Poiché gli uomini hanno perso la percezione e la consapevolezza della luce di Dio, Dio ha mandato un uomo che non era la luce a rendere testimonianza alla luce. Perché per mezzo di Giovanni, un uomo come tutti, tutti fossero richiamati alla fede, alla necessità, cioè di affidarsi a qualcosa di più di ciò che è visibile agli occhi della carne. Per la fede, e non per la visione, noi possiamo riaprire gli occhi del cuore e ricominciare a vedere quel Dio che nessuno ha mai visto e che Gesù è venuto a spiegarci. Per la fede possiamo ricominciare a vedere nella storia di Gesù la nostra storia, nel suo cammino il nostro cammino, nella sua luce la nostra luce. È questa la preghiera di San Paolo: Che Dio possa aprire gli occhi del vostro cuore e voi possiate vedere tutta la profondità del mistero di Cristo. Per la fede, infatti, impariamo ad accogliere il Cristo in maniera così intima da acquisire da Lui il “potere” di diventare figli di Dio. Non si tratta di una sorta di superpotere ma piuttosto di quella franchezza, quella fermezza, quella risolutezza che ci permettono di affrontare l’oscurità, le resistenze e le contraddizioni proprie della nostra natura che non riuscirebbe mai da sola a fidarsi del Padre.

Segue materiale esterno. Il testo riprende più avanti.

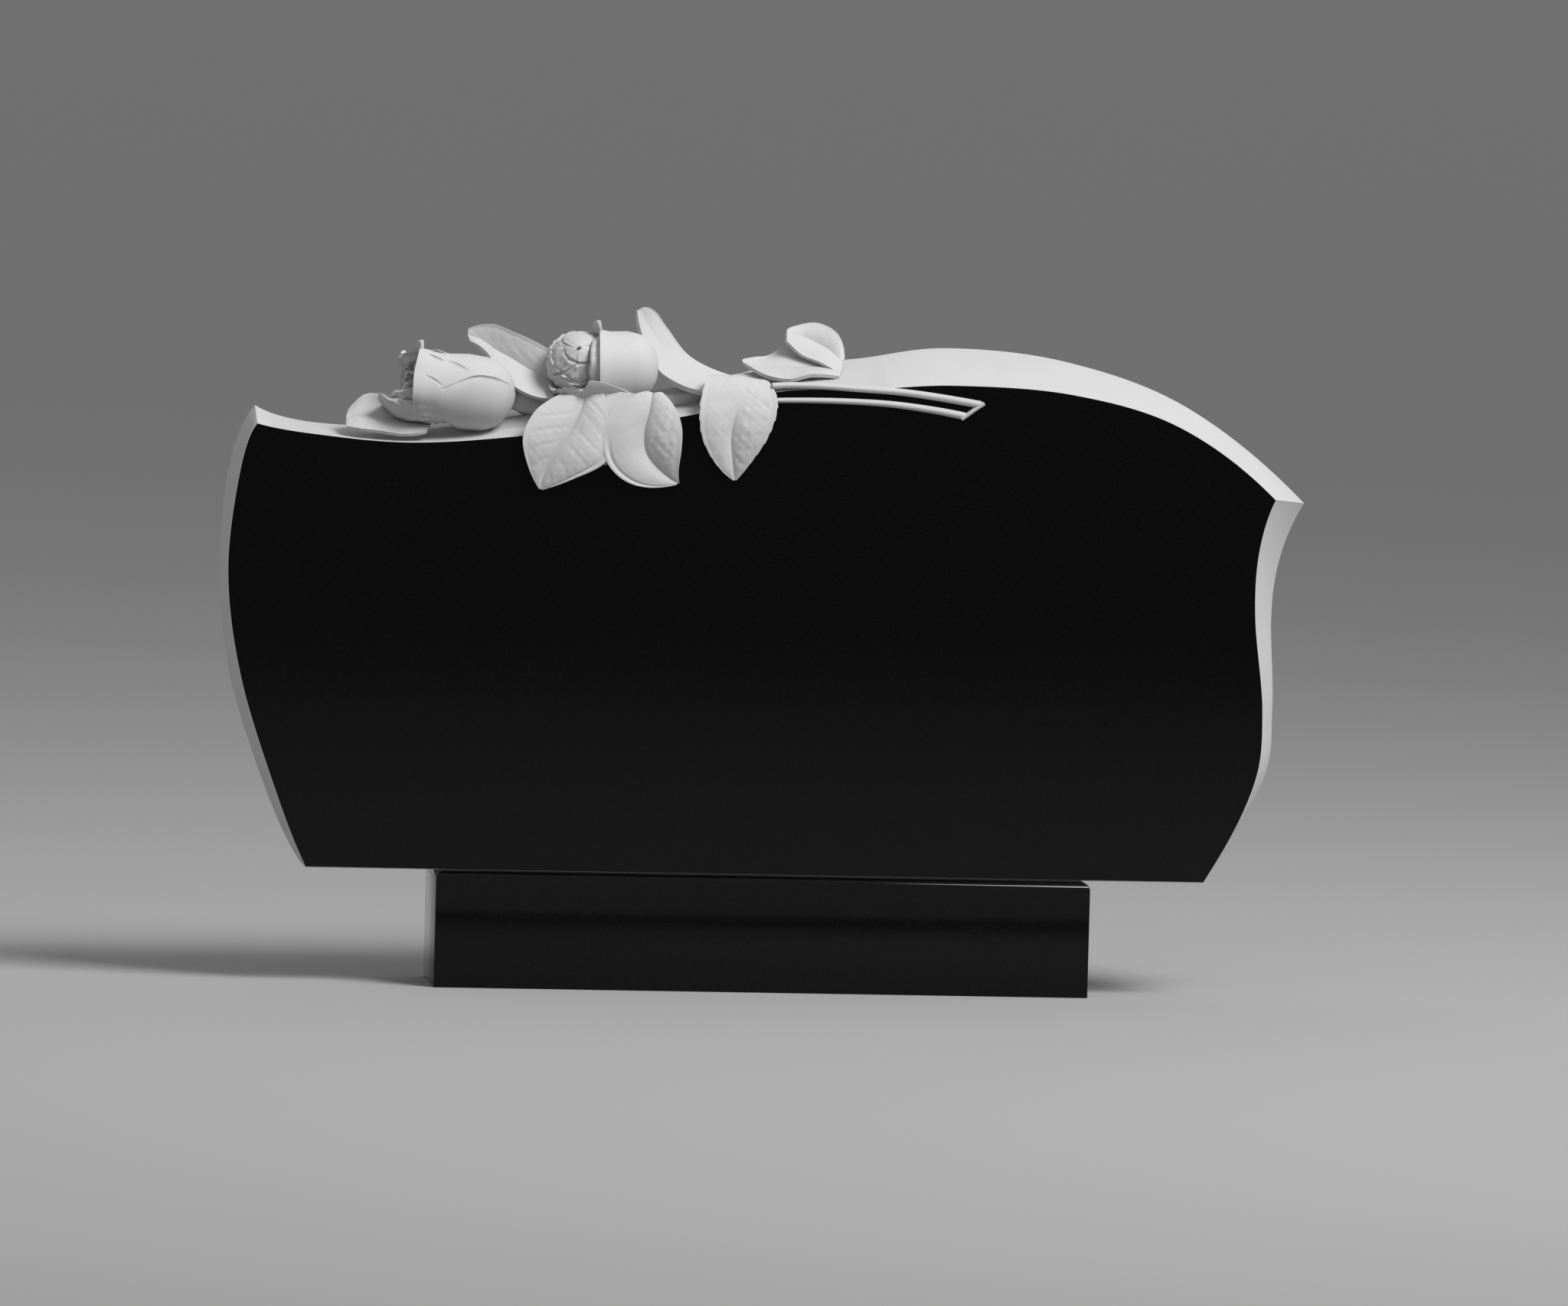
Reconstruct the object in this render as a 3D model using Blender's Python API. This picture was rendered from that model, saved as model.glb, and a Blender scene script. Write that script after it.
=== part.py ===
"""Horizontal headstone of black stone with a carved spray of two roses, standing on a low plinth.

Frame: metres, +Z up, the polished face looks towards -Y. The origin is the middle of the plinth's underside.
The slab's outline is a smooth curve through a few stations, given as shares of its width and height. The
spray keeps its size: its flowers are placed along the slab's top edge in leaf lengths from its middle, and
their own forms are shares of a leaf's or a rose's length.
"""

import bpy
import numpy as np

# Slab
SLAB_WIDTH = 1.20
SLAB_HEIGHT = 0.58
SLAB_THICKNESS = 0.10
SLAB_OFFSET = 0.0  # of the slab's middle from the plinth's middle, along X
EDGE_SLOPE = 0.045  # the most that the back of the slab stands out past its polished face

# Plinth
PLINTH_WIDTH = 0.72
PLINTH_DEPTH = 0.15
PLINTH_HEIGHT = 0.127
PLINTH_EDGE_RADIUS = 0.009
PLINTH_EDGE_STEPS = 4
BED_JOINT = 0.0003

# Spray
SPRAY_MIDDLE = -0.116  # place of the spray's middle across the slab, as a share of the slab's width
ROSE_LENGTH = 0.104  # from the foot of a head to its rim
ROSE_RADIUS = 0.0385
PETAL_STEP = 0.0030  # how far the free edge of a petal stands out from the next one
PETAL_THICKNESS = 0.0050
LEAF_LENGTH = 0.105
LEAF_THICKNESS = 0.009
LEAF_RELIEF = 0.034  # depth of stone behind a leaf that lies over the polished face
STEM_WIDTH = 0.0080  # at the leaves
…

Nelle tenebre del mondo e di questa natura ferita splende la luce che ci illumina circa la dignità della nostra origine nel seno del Padre e la bellezza del nostro destino che è quello di ritornare a Lui. Non si diventa figli di Dio per natura, per la volontà della carne o per la volontà dell’uomo, ma per la fede. La fede ci dice che siamo da sempre e che siamo di più di quello che appare. La stessa fede ci dice che siamo destinati ad essere per sempre e a diventare di più di quello che appare. Per Gesù asceso alla gloria del padre anche noi acquistiamo un’eredità, una ricchezza non guadagnata da noi che è per sempre. Gli uomini, scriveva una giovane ragazza, spesso vivono la loro vita come una frenetica caccia al tesoro, per poi rendersi conto, solo alla fine, che il tesoro non c’è. Il Natale ci ricorda che il tesoro ci è caduto addosso. In Gesù era la pienezza della vita e la sua vita ora illumina ogni uomo. Da Lui riceviamo grazia su grazia e finalmente la possibilità di vedere Dio, cioè di amarlo come Lui ci ama.